> **TO DO**
For the listing that follows, give again exactly the lines from the one with "for name, side" to the one with "from mathutils import Matrix, Vector", including both.

-- Start RECORDS FOR THIS EXERCISE --

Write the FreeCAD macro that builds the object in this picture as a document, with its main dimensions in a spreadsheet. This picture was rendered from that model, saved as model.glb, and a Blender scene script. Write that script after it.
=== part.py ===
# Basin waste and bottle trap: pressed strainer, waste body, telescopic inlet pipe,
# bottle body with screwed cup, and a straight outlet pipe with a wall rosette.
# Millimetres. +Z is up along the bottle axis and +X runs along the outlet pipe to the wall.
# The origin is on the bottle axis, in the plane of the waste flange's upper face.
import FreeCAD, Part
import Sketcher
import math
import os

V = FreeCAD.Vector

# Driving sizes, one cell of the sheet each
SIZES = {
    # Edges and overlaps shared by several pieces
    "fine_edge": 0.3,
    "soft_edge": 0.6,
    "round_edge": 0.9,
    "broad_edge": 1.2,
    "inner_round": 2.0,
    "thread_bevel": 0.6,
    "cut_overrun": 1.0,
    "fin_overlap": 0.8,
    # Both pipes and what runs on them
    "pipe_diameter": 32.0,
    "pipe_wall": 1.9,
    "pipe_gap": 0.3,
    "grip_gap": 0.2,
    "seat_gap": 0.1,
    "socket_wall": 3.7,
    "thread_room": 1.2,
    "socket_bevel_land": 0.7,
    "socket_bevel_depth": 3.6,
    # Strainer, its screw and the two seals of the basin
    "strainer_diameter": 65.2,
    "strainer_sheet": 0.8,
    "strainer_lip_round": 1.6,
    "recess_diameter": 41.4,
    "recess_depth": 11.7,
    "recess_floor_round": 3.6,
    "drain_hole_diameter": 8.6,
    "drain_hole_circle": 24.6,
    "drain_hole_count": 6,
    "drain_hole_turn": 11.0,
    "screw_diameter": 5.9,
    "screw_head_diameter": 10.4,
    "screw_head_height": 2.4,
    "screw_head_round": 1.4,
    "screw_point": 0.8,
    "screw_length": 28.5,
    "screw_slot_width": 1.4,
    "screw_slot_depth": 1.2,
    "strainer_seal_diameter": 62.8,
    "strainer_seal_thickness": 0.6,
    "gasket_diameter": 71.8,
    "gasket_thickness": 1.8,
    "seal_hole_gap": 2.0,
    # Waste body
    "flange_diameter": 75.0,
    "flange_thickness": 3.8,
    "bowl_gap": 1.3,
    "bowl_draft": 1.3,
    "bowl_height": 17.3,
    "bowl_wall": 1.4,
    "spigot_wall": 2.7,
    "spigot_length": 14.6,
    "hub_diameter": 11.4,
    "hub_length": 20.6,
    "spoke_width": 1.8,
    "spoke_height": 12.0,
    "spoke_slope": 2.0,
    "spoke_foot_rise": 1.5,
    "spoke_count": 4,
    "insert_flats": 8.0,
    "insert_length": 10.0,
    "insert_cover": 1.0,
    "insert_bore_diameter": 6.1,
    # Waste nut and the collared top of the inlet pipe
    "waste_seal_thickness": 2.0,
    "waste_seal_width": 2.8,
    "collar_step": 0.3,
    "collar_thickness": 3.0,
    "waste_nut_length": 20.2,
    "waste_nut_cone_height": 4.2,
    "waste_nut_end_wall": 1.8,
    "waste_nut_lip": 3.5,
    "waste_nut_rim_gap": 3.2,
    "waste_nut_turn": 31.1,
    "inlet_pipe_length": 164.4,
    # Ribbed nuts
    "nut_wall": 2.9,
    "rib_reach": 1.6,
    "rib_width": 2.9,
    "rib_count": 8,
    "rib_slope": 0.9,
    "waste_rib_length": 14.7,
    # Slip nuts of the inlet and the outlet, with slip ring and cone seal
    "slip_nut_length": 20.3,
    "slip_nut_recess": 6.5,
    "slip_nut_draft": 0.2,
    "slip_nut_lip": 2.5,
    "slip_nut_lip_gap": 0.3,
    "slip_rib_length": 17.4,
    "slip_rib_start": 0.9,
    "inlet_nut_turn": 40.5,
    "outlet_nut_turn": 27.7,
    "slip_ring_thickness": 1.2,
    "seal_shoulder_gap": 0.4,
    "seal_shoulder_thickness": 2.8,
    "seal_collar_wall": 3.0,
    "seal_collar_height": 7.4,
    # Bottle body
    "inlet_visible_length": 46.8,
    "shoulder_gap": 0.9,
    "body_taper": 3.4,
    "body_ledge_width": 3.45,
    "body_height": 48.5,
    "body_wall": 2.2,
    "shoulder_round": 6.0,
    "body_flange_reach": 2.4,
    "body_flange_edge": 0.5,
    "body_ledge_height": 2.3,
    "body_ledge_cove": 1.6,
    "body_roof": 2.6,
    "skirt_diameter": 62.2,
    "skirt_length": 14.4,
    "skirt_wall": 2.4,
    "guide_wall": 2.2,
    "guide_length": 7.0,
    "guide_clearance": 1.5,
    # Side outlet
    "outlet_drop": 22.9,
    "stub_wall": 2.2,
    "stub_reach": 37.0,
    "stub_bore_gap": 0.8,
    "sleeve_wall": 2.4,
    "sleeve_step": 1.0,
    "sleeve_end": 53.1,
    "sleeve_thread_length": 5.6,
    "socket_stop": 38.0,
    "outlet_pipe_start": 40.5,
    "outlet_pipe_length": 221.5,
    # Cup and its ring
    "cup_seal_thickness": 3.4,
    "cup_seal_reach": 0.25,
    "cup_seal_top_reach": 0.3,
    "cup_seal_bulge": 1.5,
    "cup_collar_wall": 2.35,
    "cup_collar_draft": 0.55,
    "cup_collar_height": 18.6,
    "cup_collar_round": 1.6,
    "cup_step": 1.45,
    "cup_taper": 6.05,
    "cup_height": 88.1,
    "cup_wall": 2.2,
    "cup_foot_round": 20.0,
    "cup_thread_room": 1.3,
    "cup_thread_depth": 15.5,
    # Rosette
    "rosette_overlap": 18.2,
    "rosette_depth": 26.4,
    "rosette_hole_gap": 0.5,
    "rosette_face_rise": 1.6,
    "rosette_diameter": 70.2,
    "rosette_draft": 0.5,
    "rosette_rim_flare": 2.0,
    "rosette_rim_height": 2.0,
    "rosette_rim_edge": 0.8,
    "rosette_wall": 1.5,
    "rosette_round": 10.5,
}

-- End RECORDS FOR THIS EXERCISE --
-- Start RECORDS FOR THIS EXERCISE --

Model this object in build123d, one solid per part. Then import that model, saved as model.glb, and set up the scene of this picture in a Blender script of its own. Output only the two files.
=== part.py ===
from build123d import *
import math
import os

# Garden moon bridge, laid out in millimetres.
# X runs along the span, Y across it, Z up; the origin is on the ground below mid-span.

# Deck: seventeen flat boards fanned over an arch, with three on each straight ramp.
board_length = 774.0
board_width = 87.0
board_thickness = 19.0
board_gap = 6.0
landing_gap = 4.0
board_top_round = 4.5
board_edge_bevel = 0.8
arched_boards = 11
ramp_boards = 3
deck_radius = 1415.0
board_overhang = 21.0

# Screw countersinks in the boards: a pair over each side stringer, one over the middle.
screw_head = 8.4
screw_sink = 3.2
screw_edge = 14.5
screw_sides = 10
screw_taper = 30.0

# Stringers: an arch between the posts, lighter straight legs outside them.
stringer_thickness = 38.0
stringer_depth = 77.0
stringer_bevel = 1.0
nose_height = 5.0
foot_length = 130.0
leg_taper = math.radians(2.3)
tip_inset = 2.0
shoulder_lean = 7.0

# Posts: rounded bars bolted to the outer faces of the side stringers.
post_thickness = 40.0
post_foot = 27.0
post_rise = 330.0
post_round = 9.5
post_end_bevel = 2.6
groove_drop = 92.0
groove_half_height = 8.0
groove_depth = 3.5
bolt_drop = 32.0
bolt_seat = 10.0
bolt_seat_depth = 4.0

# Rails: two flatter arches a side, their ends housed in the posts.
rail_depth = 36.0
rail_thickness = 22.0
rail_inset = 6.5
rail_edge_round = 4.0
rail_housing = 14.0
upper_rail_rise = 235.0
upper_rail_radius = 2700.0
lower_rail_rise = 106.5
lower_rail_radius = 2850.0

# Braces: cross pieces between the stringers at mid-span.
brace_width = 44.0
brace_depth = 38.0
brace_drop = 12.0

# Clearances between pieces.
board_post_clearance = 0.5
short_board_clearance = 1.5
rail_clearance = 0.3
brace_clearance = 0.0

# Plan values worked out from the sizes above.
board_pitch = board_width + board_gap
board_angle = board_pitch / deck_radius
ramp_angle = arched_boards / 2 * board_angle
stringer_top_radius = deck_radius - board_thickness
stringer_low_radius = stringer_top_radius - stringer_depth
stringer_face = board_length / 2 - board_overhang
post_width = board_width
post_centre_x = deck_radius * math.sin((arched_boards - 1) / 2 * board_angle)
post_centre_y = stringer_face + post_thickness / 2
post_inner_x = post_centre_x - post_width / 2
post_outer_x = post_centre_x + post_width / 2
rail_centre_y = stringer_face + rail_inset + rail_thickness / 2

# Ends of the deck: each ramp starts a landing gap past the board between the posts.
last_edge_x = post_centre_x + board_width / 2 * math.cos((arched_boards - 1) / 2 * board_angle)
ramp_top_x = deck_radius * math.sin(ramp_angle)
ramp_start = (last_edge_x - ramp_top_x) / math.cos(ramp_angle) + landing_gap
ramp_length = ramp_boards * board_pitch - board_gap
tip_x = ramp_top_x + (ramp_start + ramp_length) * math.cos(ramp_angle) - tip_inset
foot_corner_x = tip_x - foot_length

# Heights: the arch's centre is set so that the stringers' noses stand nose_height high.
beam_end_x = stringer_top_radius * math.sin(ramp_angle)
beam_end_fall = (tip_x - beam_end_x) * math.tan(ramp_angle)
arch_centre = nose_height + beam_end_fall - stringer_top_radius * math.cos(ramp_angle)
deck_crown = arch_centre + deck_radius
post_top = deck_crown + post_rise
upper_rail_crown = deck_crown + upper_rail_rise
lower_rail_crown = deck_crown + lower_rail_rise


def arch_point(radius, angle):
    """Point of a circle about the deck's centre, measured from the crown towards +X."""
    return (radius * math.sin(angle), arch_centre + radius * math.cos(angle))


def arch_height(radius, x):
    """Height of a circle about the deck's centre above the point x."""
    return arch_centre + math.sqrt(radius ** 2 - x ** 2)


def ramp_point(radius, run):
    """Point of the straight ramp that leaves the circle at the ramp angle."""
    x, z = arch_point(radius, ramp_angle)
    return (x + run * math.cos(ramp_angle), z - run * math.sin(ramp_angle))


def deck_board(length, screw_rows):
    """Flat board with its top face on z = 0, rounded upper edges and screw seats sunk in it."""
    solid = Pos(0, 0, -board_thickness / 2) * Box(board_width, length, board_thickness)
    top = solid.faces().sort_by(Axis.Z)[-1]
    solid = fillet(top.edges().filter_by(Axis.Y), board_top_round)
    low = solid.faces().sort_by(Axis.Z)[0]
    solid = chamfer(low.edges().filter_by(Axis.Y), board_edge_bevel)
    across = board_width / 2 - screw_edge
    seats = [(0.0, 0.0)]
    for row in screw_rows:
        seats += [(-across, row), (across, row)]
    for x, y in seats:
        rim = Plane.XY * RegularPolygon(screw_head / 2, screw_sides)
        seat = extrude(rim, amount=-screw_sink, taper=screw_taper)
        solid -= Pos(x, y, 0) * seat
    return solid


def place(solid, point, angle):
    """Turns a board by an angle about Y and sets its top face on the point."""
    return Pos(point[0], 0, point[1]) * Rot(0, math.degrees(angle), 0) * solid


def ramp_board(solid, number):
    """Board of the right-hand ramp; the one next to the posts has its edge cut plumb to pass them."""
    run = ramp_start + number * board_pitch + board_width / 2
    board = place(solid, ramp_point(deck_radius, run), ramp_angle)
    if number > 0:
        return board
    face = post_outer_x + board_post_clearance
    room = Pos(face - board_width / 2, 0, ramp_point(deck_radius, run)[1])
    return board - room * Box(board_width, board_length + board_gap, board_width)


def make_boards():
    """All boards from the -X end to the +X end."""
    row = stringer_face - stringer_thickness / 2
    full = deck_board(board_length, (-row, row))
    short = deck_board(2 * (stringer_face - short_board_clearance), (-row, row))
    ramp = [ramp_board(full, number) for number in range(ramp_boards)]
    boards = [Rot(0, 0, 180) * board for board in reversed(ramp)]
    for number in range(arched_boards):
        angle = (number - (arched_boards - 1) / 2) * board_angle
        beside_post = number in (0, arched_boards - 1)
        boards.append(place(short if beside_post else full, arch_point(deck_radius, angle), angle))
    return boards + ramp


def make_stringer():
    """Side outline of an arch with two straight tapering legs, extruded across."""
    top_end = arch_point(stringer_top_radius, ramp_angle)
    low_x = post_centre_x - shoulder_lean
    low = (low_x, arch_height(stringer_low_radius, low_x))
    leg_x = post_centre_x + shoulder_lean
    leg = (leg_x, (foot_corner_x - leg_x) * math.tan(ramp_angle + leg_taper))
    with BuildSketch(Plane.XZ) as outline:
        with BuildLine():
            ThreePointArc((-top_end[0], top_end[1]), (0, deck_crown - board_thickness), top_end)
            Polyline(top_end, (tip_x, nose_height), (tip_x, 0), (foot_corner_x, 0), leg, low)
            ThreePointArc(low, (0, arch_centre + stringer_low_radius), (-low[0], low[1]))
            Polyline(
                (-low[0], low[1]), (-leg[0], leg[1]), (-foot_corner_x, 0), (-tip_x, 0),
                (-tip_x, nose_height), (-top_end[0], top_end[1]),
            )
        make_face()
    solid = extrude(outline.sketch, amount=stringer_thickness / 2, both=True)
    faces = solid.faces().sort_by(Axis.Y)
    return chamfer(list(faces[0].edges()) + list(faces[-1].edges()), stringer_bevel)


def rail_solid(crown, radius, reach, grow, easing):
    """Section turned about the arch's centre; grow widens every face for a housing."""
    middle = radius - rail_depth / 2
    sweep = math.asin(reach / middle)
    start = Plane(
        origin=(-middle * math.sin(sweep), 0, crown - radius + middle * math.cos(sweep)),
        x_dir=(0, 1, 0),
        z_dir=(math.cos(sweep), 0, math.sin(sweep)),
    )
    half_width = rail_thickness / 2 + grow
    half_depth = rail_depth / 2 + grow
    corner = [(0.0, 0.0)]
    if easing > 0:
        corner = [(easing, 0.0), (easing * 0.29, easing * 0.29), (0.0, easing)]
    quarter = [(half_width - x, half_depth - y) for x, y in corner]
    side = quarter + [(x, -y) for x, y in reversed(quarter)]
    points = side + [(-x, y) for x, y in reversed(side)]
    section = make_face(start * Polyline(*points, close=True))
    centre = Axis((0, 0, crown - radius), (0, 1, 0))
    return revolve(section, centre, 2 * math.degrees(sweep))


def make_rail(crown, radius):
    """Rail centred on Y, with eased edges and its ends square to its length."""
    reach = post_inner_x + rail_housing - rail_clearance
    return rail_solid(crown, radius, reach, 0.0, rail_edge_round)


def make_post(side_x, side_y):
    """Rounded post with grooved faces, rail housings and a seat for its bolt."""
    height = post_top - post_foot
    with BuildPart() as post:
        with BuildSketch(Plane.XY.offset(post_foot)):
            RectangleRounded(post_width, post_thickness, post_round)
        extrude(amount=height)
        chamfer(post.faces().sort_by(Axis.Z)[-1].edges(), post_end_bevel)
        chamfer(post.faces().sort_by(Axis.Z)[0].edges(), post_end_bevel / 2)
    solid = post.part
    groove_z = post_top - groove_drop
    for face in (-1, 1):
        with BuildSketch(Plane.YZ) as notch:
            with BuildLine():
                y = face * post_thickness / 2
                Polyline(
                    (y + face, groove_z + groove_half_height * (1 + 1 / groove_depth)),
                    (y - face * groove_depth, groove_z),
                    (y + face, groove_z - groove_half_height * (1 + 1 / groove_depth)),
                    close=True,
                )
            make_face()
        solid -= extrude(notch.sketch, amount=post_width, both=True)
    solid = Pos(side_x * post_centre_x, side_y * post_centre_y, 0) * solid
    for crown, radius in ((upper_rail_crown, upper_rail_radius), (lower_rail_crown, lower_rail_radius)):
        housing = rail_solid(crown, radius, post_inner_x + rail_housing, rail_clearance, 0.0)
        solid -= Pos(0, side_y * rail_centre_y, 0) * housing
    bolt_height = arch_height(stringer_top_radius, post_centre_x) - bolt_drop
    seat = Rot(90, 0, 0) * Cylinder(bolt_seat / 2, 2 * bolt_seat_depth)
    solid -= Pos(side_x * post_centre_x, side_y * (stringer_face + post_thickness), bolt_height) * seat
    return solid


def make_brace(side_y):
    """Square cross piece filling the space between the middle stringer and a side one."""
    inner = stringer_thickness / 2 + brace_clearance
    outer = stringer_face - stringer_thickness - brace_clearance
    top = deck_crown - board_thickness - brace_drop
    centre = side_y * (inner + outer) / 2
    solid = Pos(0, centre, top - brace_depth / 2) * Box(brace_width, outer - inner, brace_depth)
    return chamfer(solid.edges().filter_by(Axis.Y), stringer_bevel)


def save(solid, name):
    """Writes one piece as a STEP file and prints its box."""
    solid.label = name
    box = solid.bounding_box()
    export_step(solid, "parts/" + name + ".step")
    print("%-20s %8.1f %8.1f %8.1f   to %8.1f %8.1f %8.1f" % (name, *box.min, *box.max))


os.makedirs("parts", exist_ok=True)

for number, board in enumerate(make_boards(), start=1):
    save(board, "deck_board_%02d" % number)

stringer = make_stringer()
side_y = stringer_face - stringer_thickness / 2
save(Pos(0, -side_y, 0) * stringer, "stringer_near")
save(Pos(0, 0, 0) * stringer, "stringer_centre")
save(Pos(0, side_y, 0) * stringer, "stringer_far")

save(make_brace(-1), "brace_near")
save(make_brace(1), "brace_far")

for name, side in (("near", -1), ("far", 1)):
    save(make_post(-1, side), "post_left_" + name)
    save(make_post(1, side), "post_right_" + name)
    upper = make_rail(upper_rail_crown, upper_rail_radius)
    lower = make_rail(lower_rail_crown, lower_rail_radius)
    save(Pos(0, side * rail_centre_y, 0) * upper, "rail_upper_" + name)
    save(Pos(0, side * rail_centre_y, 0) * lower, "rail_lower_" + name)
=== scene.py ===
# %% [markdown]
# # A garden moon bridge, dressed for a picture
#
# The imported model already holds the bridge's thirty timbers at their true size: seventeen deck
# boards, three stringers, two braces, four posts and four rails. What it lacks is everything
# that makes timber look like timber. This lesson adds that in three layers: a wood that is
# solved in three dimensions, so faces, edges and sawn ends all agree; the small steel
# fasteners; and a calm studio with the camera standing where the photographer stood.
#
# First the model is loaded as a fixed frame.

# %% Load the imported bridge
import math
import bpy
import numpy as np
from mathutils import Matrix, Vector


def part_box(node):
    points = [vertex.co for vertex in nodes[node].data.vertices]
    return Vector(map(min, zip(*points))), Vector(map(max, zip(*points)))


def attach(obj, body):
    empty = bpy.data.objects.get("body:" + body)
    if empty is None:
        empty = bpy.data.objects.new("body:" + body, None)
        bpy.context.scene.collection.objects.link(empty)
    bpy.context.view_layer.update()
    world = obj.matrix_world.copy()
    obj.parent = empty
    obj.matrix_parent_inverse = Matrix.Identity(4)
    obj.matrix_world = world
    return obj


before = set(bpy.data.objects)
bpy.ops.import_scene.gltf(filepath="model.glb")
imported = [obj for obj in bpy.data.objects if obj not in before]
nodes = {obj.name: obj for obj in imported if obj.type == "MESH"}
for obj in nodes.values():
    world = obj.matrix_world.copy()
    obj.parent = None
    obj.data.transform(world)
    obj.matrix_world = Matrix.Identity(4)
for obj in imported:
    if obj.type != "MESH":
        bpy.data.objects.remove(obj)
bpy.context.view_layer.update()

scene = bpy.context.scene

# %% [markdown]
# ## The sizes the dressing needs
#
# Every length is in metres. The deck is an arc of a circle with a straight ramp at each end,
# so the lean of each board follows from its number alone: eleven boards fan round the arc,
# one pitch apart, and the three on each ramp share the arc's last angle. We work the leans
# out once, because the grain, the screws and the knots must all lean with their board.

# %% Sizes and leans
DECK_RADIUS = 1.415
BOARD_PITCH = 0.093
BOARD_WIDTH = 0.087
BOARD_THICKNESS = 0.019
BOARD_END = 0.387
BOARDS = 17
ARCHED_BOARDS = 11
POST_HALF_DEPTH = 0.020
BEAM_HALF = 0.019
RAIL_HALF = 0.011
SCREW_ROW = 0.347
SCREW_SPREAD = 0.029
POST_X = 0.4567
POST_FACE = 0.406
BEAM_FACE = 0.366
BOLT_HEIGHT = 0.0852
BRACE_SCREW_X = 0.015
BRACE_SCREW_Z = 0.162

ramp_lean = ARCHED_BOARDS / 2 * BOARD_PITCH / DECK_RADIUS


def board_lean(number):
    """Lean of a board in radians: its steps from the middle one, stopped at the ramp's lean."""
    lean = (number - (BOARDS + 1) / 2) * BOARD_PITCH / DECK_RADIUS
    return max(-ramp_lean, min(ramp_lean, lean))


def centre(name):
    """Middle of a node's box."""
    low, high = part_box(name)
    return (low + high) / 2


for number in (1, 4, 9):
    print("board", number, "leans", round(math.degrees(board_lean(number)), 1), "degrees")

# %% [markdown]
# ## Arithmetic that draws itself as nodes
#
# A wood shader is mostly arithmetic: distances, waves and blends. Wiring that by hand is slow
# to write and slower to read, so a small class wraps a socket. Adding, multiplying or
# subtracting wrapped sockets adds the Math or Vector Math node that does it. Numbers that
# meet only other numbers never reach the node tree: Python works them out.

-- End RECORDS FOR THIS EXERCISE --

> **RESULT BELOW**
for name, side in (("near", -1), ("far", 1)):
    save(make_post(-1, side), "post_left_" + name)
    save(make_post(1, side), "post_right_" + name)
    upper = make_rail(upper_rail_crown, upper_rail_radius)
    lower = make_rail(lower_rail_crown, lower_rail_radius)
    save(Pos(0, side * rail_centre_y, 0) * upper, "rail_upper_" + name)
    save(Pos(0, side * rail_centre_y, 0) * lower, "rail_lower_" + name)
=== scene.py ===
# %% [markdown]
# # A garden moon bridge, dressed for a picture
#
# The imported model already holds the bridge's thirty timbers at their true size: seventeen deck
# boards, three stringers, two braces, four posts and four rails. What it lacks is everything
# that makes timber look like timber. This lesson adds that in three layers: a wood that is
# solved in three dimensions, so faces, edges and sawn ends all agree; the small steel
# fasteners; and a calm studio with the camera standing where the photographer stood.
#
# First the model is loaded as a fixed frame.

# %% Load the imported bridge
import math
import bpy
import numpy as np
from mathutils import Matrix, Vector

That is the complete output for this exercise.